Eva mi spiega che il premio non rimase a lungo nelle loro mani. Fu un’altra donna, la caporeparto, a portarselo a casa. Tornate ad Oradea, la donna, che per campare arrotondava informando la Securitate, temibile e onnipresente polizia segreta romena, aveva provato a reclutare Eva, così che potesse informarla delle inclinazioni della sua collega greca. In fondo, dando voce ai limiti della solidarietà internazionale comunista. Opponendosi all’offerta dell’informatrice, Eva si guadagnò anni di inconvenienti professionali, ma di quel rifiuto è tutt’oggi orgogliosa. Così, mentre Eva racconta, mi dimentico che all'epoca dei fatti era poco più che una ragazzina, mentre io la penso già donna.
I szilvás gombóc di Eva
1 chilo e mezzo di patate bianche farinose
1 tazza di semolino
Circa mezzo chilo di farina bianca
Prugne coscia di monaca (se siete ad Oradea, besztercei szilva)

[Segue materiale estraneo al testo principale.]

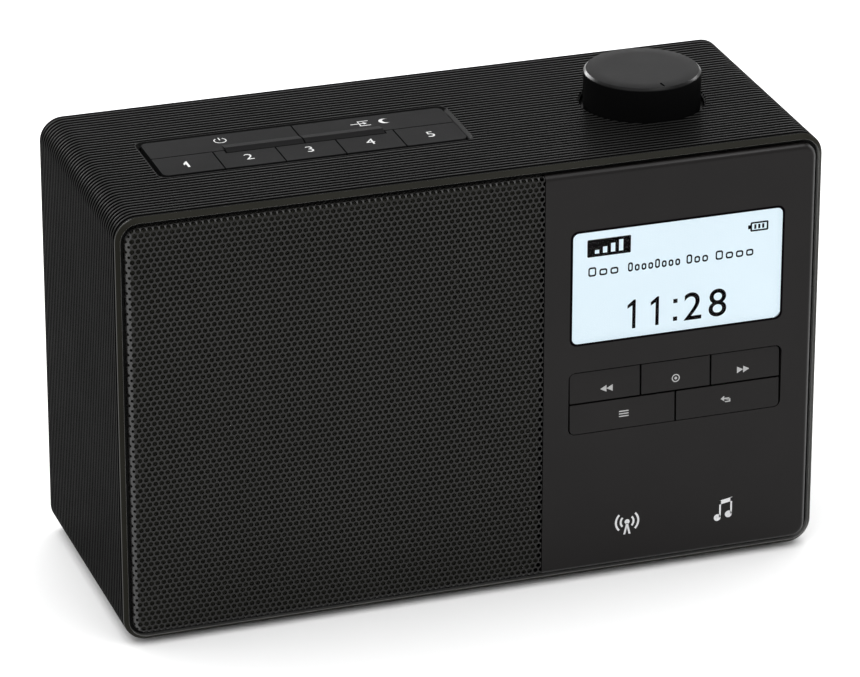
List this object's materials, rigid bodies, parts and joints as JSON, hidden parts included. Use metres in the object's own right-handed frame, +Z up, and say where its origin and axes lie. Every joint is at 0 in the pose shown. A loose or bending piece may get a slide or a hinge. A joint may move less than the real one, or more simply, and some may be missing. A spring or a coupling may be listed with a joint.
{
  "type": "tabletop radio",
  "caption": "Tabletop radio in a ribbed black cabinet, with a speaker grille, a lit display, press keys, a round volume knob and a folding rear aerial.",
  "frame": {"origin": "middle of the footprint, on the surface that the feet stand on", "axes": "+X to the right seen from the front, +Y to the back, +Z up; the display faces -Y"},
  "size_m": [0.242, 0.1016, 0.1621],
  "materials": {
    "black_plastic": "moulded, faint ribs or fine texture",
    "panel_plastic": "smooth satin",
    "key_plastic": "satin with pale grey legends",
    "knob_plastic": "fine satin",
    "grille_steel": "perforated sheet, black powder coat",
    "window_clear": "clear polished",
    "display_light": "lit display",
    "white_plastic": "plain",
    "circuit_board": "green solder mask",
    "switch_plastic": "plain",
    "steel": "plain zinc-coated",
    "screw_steel": "black oxide",
    "chrome_tube": "polished",
    "aluminium": "extruded",
    "ferrite": "sintered",
    "paper_cone": "pressed paper",
    "rubber": "matt",
    "copper_coil": "enamelled wire",
    "battery_wrap": "printed sleeve, no words",
    "lead_red": "insulation"
  },
  "bodies": {
    "cabinet": {"amplifier_heatsink": "aluminium", "battery_cells": "battery_wrap", "battery_contacts": "steel", "board_capacitors": "battery_wrap", "board_screws": "steel", "cabinet_shell": "black_plastic", "case_screws": "screw_steel", "control_panel": "panel_plastic", "display_backlight": "white_plastic", "display_board": "circuit_board", "display_glass": "display_light", "display_window": "window_clear", "earphone_socket": "switch_plastic", "encoder_body": "steel", "encoder_nut": "steel", "front_baffle": "black_plastic", "front_key_board": "circuit_board", "front_key_switches": "switch_plastic", "main_board": "circuit_board", "power_socket": "switch_plastic", "rear_cover": "black_plastic", "rubber_feet": "rubber", "speaker_basket": "steel", "speaker_gasket": "rubber", "speaker_grille": "grille_steel", "speaker_leads": "lead_red", "speaker_magnet": "ferrite", "speaker_screws": "screw_steel", "speaker_spider": "paper_cone", "speaker_surround": "rubber", "speaker_top_plate": "steel", "speaker_yoke": "steel", "top_key_board": "circuit_board", "top_key_switches": "switch_plastic", "top_key_tray": "black_plastic", "tuner_shield": "steel"},
    "knob": {"volume_knob": "knob_plastic", "encoder_shaft": "steel"},
    "speaker_piston": {"speaker_cone": "paper_cone", "dust_cap": "paper_cone", "voice_coil": "copper_coil"},
    "door": {"battery_door": "black_plastic"},
    "aerial_base": {"aerial_swivel": "switch_plastic", "aerial_pin": "steel"},
    "aerial_outer": {"aerial_outer_tube": "chrome_tube"},
    "aerial_middle": {"aerial_middle_tube": "chrome_tube"},
    "aerial_inner": {"aerial_inner_tube": "chrome_tube", "aerial_tip": "chrome_tube"},
    "rewind_button": {"rewind_key": "panel_plastic"},
    "enter_button": {"enter_key": "panel_plastic"},
    "forward_button": {"forward_key": "panel_plastic"},
    "menu_button": {"menu_key": "panel_plastic"},
    "back_button": {"back_key": "panel_plastic"},
    "power_button": {"power_key": "key_plastic"},
    "source_button": {"source_key": "key_plastic"},
    "preset_button_1": {"preset_key_1": "key_plastic"},
    "preset_button_2": {"preset_key_2": "key_plastic"},
    "preset_button_3": {"preset_key_3": "key_plastic"},
    "preset_button_4": {"preset_key_4": "key_plastic"},
    "preset_button_5": {"preset_key_5": "key_plastic"}
  },
  "joints": [
    {"name": "volume_turn", "type": "hinge", "parent": "cabinet", "child": "knob", "pos_m": [0.0745, -0.00264, 0.1508], "axis": [0, 0, 1], "continuous": true},
    {"name": "rewind_button_press", "type": "slide", "parent": "cabinet", "child": "rewind_button", "axis": [0, 1, 0], "range_m": [0, 0.0004], "stiffness_N_per_m": 2500, "springref_m": -0.0002},
    {"name": "enter_button_press", "type": "slide", "parent": "cabinet", "child": "enter_button", "axis": [0, 1, 0], "range_m": [0, 0.0004], "stiffness_N_per_m": 2500, "springref_m": -0.0002},
    {"name": "forward_button_press", "type": "slide", "parent": "cabinet", "child": "forward_button", "axis": [0, 1, 0], "range_m": [0, 0.0004], "stiffness_N_per_m": 2500, "springref_m": -0.0002},
    {"name": "menu_button_press", "type": "hinge", "parent": "cabinet", "child": "menu_button", "pos_m": [0.051, -0.04754, 0.05535], "axis": [-1, 0, 0], "range_deg": [0, 2.3], "stiffness_Nm_per_rad": 0.35, "springref_deg": -1.15},
    {"name": "back_button_press", "type": "hinge", "parent": "cabinet", "child": "back_button", "pos_m": [0.0885, -0.04754, 0.05535], "axis": [-1, 0, 0], "range_deg": [0, 2.3], "stiffness_Nm_per_rad": 0.35, "springref_deg": -1.15},
    {"name": "power_button_press", "type": "slide", "parent": "cabinet", "child": "power_button", "axis": [0, 0, -1], "range_m": [0, 0.0005], "stiffness_N_per_m": 2500, "springref_m": -0.0002},
    {"name": "source_button_press", "type": "slide", "parent": "cabinet", "child": "source_button", "axis": [0, 0, -1], "range_m": [0, 0.0005], "stiffness_N_per_m": 2500, "springref_m": -0.0002},
    {"name": "preset_button_1_press", "type": "slide", "parent": "cabinet", "child": "preset_button_1", "axis": [0, 0, -1], "range_m": [0, 0.0005], "stiffness_N_per_m": 2500, "springref_m": -0.0002},
    {"name": "preset_button_2_press", "type": "slide", "parent": "cabinet", "child": "preset_button_2", "axis": [0, 0, -1], "range_m": [0, 0.0005], "stiffness_N_per_m": 2500, "springref_m": -0.0002},
    {"name": "preset_button_3_press", "type": "slide", "parent": "cabinet", "child": "preset_button_3", "axis": [0, 0, -1], "range_m": [0, 0.0005], "stiffness_N_per_m": 2500, "springref_m": -0.0002},
    {"name": "preset_button_4_press", "type": "slide", "parent": "cabinet", "child": "preset_button_4", "axis": [0, 0, -1], "range_m": [0, 0.0005], "stiffness_N_per_m": 2500, "springref_m": -0.0002},
    {"name": "preset_button_5_press", "type": "slide", "parent": "cabinet", "child": "preset_button_5", "axis": [0, 0, -1], "range_m": [0, 0.0005], "stiffness_N_per_m": 2500, "springref_m": -0.0002},
    {"name": "speaker_travel", "type": "slide", "parent": "cabinet", "child": "speaker_piston", "axis": [0, 1, 0], "range_m": [-0.001, 0.001], "stiffness_N_per_m": 2000, "deforming": ["speaker_surround", "speaker_spider"]},
    {"name": "battery_door_open", "type": "hinge", "parent": "cabinet", "child": "door", "pos_m": [-0.05, 0.0428, 0.0139], "axis": [-1, 0, 0], "range_deg": [0, 90]},
    {"name": "aerial_swing", "type": "hinge", "parent": "cabinet", "child": "aerial_base", "pos_m": [0.1, 0.0437, 0.136], "axis": [0, 1, 0], "range_deg": [0, 180]},
    {"name": "aerial_tilt", "type": "hinge", "parent": "aerial_base", "child": "aerial_outer", "pos_m": [0.1, 0.0479, 0.136], "axis": [0, 0, -1], "range_deg": [0, 90]},
    {"name": "aerial_pull_middle", "type": "slide", "parent": "aerial_outer", "child": "aerial_middle", "axis": [-1, 0, 0], "range_m": [0, 0.16]},
    {"name": "aerial_pull_inner", "type": "slide", "parent": "aerial_middle", "child": "aerial_inner", "axis": [-1, 0, 0], "range_m": [0, 0.16]}
  ]
}
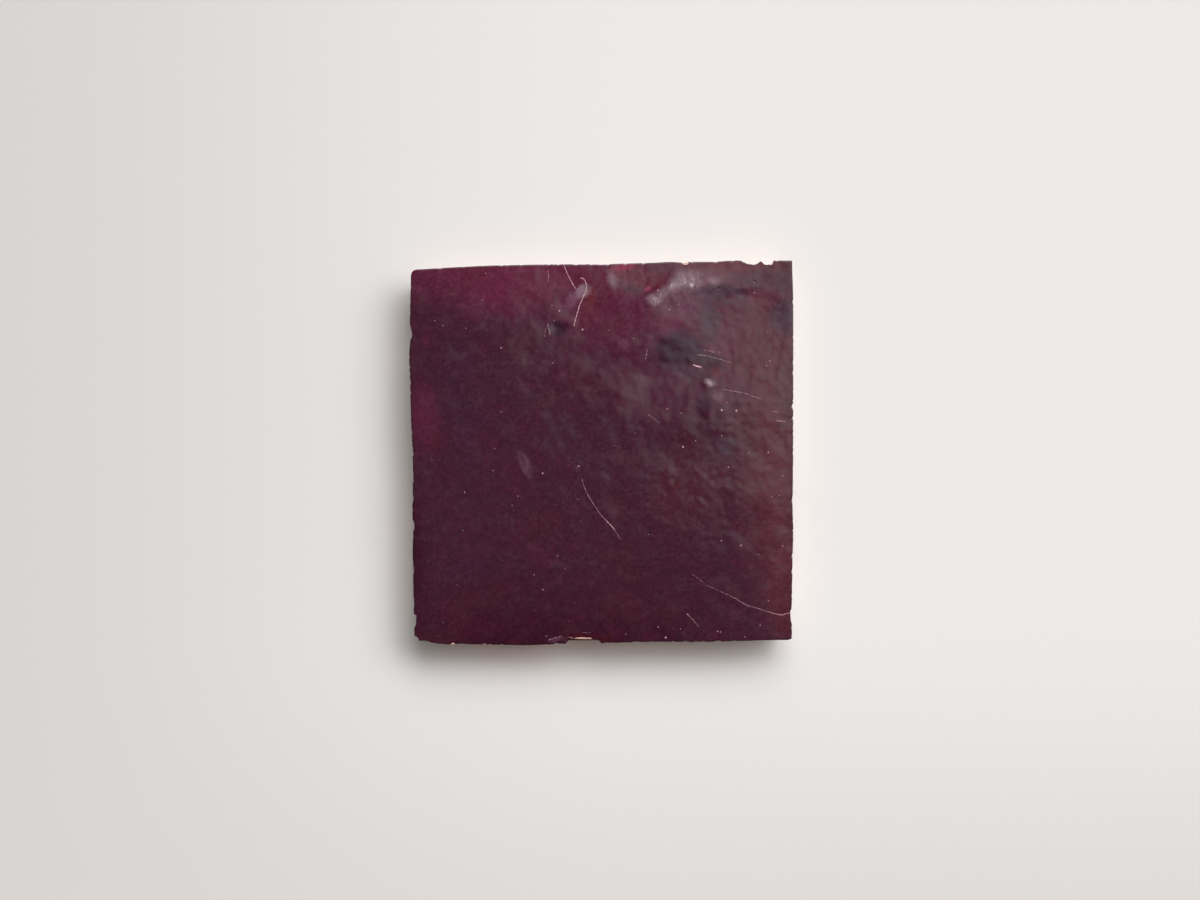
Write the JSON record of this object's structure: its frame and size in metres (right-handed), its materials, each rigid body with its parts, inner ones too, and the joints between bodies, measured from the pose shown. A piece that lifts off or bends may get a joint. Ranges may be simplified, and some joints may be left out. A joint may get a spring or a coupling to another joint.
{
  "type": "zellige tile",
  "caption": "Square hand-cut glazed clay tile with a wavy plum glaze face, chipped edges and undercut sides over a flat back.",
  "frame": {"origin": "middle of the flat back, under the middle of the tile's outline", "axes": "+Z out of the glazed face, X and Y along the sides"},
  "size_m": [0.1004, 0.1006, 0.012],
  "materials": {
    "glaze": "glossy hand-dipped glaze over fired clay"
  },
  "bodies": {
    "root": {"tile": "glaze"}
  },
  "joints": []
}
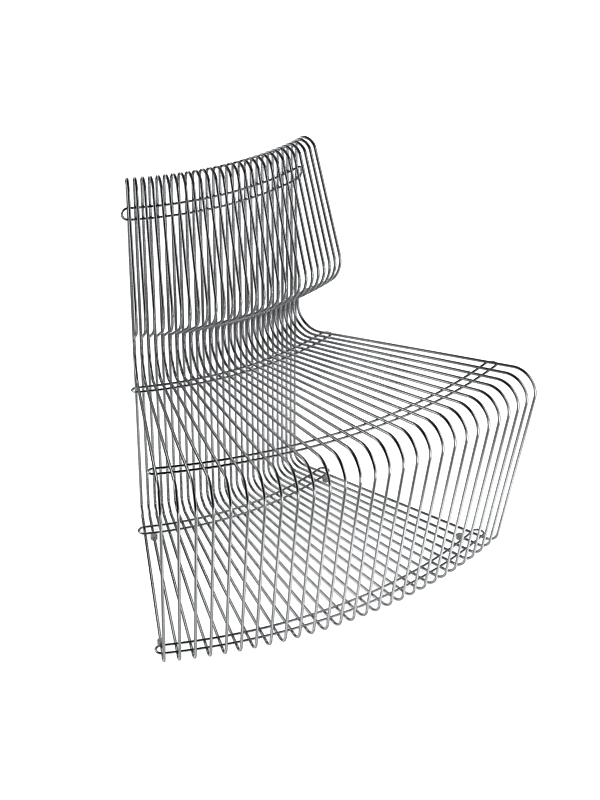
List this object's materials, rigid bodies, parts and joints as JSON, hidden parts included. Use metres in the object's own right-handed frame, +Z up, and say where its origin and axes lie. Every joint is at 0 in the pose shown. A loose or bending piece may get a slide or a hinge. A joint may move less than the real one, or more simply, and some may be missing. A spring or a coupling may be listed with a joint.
{
  "type": "wire mesh lounge chair",
  "caption": "Low armless chair made of upright bent wire loops fanned side by side, welded to racetrack cross wires, on plastic glides.",
  "frame": {"origin": "on the floor, under the middle of the chair's plan", "axes": "+Z up, the front of the seat faces -Y, +X to the left of a sitter"},
  "size_m": [0.7592, 0.5702, 0.72],
  "materials": {
    "chromed_wire": "polished",
    "chromed_cross_wire": "polished",
    "glide_plastic": "satin moulded"
  },
  "bodies": {
    "root": {"profile_wire_01": "chromed_wire", "profile_wire_02": "chromed_wire", "profile_wire_03": "chromed_wire", "profile_wire_04": "chromed_wire", "profile_wire_05": "chromed_wire", "profile_wire_06": "chromed_wire", "profile_wire_07": "chromed_wire", "profile_wire_08": "chromed_wire", "profile_wire_09": "chromed_wire", "profile_wire_10": "chromed_wire", "profile_wire_11": "chromed_wire", "profile_wire_12": "chromed_wire", "profile_wire_13": "chromed_wire", "profile_wire_14": "chromed_wire", "profile_wire_15": "chromed_wire", "profile_wire_16": "chromed_wire", "profile_wire_17": "chromed_wire", "profile_wire_18": "chromed_wire", "profile_wire_19": "chromed_wire", "profile_wire_20": "chromed_wire", "profile_wire_21": "chromed_wire", "profile_wire_22": "chromed_wire", "profile_wire_23": "chromed_wire", "profile_wire_24": "chromed_wire", "profile_wire_25": "chromed_wire", "profile_wire_26": "chromed_wire", "profile_wire_27": "chromed_wire", "profile_wire_28": "chromed_wire", "back_cross_wire": "chromed_cross_wire", "seat_rear_cross_wire": "chromed_cross_wire", "seat_front_cross_wire": "chromed_cross_wire", "base_rear_cross_wire": "chromed_cross_wire", "base_front_cross_wire": "chromed_cross_wire", "glide_front_left": "glide_plastic", "glide_front_right": "glide_plastic", "glide_rear_left": "glide_plastic", "glide_rear_right": "glide_plastic"}
  },
  "joints": []
}
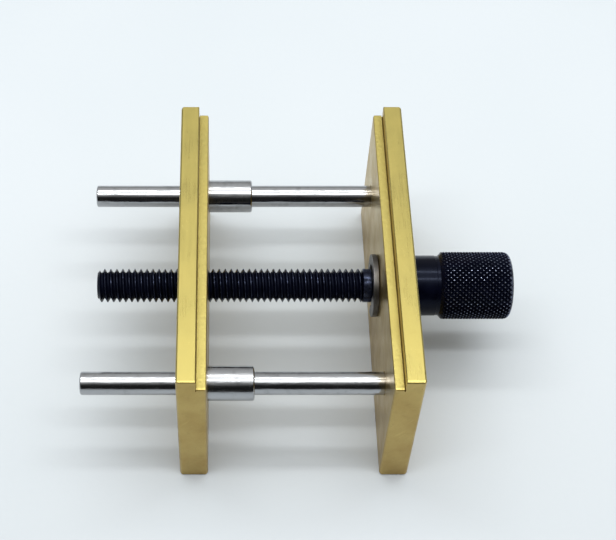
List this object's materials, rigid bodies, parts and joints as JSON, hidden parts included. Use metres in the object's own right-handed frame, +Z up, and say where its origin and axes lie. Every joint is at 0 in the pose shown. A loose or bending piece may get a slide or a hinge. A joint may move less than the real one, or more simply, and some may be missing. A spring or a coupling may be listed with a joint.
{
  "type": "watch movement holder",
  "caption": "Small bench clamp for a watch movement: stepped brass jaws on steel guide rods, opened and closed by a captive screw with a knurled knob.",
  "frame": {"origin": "middle of the bounding box, on the surface that the jaws stand on", "axes": "+X along the screw towards the knob, +Y towards the rear guide rod, +Z up"},
  "size_m": [0.0492, 0.038, 0.0205],
  "materials": {
    "jaw_brass": "satin milled brass, edges lightly broken",
    "rod_steel": "ground and polished",
    "bush_steel": "turned and polished",
    "black_screw": "black oxide, slightly oily",
    "spring_steel": "dark phosphated spring steel",
    "black_knob": "black oxide, diamond knurl on the grip"
  },
  "bodies": {
    "frame": {"fixed_jaw": "jaw_brass", "guide_rod_front": "rod_steel", "guide_rod_rear": "rod_steel"},
    "slider": {"sliding_jaw": "jaw_brass", "guide_bush_front": "bush_steel", "guide_bush_rear": "bush_steel"},
    "spindle": {"clamp_spindle": "black_screw", "retaining_clip": "spring_steel", "knurled_knob": "black_knob", "knob_grub_screw": "black_screw"}
  },
  "joints": [
    {"name": "spindle_turn", "type": "hinge", "parent": "frame", "child": "spindle", "pos_m": [0.01232, 0, 0.0107], "axis": [-1, 0, 0], "range_deg": [-4860, 7200]},
    {"name": "jaw_slide", "type": "slide", "parent": "frame", "child": "slider", "axis": [1, 0, 0], "range_m": [-0.00945, 0.014]}
  ],
  "couplings": [
    {"joint": "spindle_turn", "follows": "jaw_slide", "rad_per_m": 8976}
  ]
}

Pelate le patate, tagliatele a fette e immergetele in una pentola con acqua salata bollente. Quando sono morbide, scolatele.
Lasciate raffreddare le patate. Una volta raffreddate, sulla spianatoia schiacciatele bene. Aggiungete una tazza di semolino. Dopo aggiungete tanta farina quanto ne richiede l’impasto, ovvero finché questo non vi si appiccica più alle mani (indicativamente circa mezzo chilo). Prendete un poco di impasto, allargatelo con le mani ponete al centro una prugna denocciolata al cui centro avete aggiunto un cucchiaio di zucchero e una spolverata di cannella. Chiudete l’impasto formando una sfera regolare: l’eccesso di impasto, toglietelo e formate un piccolo gnocco allungato.
Mettete una pentola di acqua sul fuoco, aggiungete un pizzico di sale e un cucchiaio di olio di semi e portatela a bollore. Quando l’acqua bolle, lasciate cadere delicatamente gli gnocchi nell’acqua. Quando vengono a galla, toglieteli gentilmente dall’acqua con una schiumarola ed immergeteli in una ciotola con acqua gelata.
In una padella, scaldate un poco di olio di semi, aggiungete il pangrattato, tostatelo portandolo a doratura, senza farlo bruciare. Passate gli gnocchi di prugne nel pangrattato. Servite lasciando a disposizione degli ospiti zucchero semolato per chi lo desidera.